Throughout your entire life, you could hear the same advice, or thoughts that others have about ways that you could grow, learn, and improve, but you could also go your entire life without even accepting, and therefore, implementing, the advice.
There are many reasons for this lack of ability to fully utilize a piece of advice, but the main reason is that often other aspects of an individual’s life are distracting them from processing the advice. Another reason behind a lack of implementation of advice includes that other facets of an individual’s life are more important to them, and as a result, this piece of advice that is repeated to them their entire life is never truly acknowledged, SIMPLY BECAUSE IT IS NOT THAT IMPORTANT TO THAT PERSON.

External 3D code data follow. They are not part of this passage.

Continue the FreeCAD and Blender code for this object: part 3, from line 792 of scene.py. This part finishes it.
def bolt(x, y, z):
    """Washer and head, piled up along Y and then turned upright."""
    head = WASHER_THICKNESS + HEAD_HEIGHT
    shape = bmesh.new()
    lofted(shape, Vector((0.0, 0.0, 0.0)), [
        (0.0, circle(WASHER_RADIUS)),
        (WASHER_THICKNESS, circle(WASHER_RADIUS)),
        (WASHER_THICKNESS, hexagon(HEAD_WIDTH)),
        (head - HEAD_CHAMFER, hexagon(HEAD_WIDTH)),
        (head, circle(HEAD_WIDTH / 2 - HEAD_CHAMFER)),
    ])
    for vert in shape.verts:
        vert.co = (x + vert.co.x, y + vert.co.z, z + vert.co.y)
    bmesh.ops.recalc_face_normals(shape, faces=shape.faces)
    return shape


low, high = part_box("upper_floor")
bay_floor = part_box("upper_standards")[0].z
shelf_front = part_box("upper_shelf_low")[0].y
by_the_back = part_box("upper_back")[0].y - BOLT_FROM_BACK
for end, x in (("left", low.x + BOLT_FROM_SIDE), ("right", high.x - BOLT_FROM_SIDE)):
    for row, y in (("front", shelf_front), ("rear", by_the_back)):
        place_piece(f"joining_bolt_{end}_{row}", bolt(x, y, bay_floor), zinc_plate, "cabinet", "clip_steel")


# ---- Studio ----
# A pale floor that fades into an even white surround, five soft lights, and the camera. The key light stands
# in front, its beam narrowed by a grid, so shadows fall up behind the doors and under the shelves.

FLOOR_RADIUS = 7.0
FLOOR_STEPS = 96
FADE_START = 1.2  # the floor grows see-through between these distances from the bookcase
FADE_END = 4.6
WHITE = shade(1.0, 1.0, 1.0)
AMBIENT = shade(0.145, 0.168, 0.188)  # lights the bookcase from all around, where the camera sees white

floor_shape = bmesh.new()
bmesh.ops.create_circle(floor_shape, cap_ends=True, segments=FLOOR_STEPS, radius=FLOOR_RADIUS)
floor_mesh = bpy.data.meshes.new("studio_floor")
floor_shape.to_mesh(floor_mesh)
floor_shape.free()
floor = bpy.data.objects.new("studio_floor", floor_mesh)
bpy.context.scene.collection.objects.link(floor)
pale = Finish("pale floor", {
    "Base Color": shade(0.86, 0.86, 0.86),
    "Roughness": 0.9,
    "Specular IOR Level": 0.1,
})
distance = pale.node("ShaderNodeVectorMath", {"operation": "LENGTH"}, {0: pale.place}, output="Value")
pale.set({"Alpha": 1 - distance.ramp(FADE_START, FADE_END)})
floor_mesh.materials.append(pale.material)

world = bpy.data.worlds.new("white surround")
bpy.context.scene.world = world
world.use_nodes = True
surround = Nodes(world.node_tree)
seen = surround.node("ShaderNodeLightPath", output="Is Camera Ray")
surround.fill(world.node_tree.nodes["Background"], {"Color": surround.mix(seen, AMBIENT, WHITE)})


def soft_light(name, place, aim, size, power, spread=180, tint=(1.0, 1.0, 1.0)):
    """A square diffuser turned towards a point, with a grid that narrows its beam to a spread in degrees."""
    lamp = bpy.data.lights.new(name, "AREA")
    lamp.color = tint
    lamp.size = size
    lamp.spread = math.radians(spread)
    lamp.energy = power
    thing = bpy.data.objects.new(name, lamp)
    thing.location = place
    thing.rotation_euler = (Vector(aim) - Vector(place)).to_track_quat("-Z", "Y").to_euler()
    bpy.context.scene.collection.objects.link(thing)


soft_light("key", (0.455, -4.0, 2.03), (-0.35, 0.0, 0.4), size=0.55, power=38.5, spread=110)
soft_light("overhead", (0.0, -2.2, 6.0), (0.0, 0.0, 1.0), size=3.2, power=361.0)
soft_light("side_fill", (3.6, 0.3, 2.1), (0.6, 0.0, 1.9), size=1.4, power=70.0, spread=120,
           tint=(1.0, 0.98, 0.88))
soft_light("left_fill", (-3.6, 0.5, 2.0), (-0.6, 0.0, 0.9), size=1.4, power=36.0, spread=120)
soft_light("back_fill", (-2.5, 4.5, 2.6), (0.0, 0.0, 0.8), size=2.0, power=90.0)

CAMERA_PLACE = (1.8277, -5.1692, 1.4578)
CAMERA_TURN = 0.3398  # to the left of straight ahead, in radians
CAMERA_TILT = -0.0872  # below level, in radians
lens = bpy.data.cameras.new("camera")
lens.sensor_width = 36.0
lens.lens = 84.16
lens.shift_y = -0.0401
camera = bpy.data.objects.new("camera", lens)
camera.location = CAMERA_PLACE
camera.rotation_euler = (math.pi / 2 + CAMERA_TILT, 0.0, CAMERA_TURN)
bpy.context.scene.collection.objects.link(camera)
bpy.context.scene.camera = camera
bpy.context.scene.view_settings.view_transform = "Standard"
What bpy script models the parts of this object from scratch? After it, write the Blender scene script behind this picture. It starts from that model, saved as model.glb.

Advice and wisdom from outside sources should always be taken with a grain of salt. Sometimes, advice and wisdom comes from a place that does not look out for your best interest, or is based off of dishonesty. The source of the advice and the wisdom is a factor that one should take into consideration, all the time. The advice and the wisdom, if it comes from a dishonest place, may not serve any benefits for you, and may even end up hurting you.

Do not shut your ears and your eyes off to the advice and the wisdom that life constantly offers us, even when we do not want it, or are not seeking it. It may end up being more helpful and useful than you could ever imagine.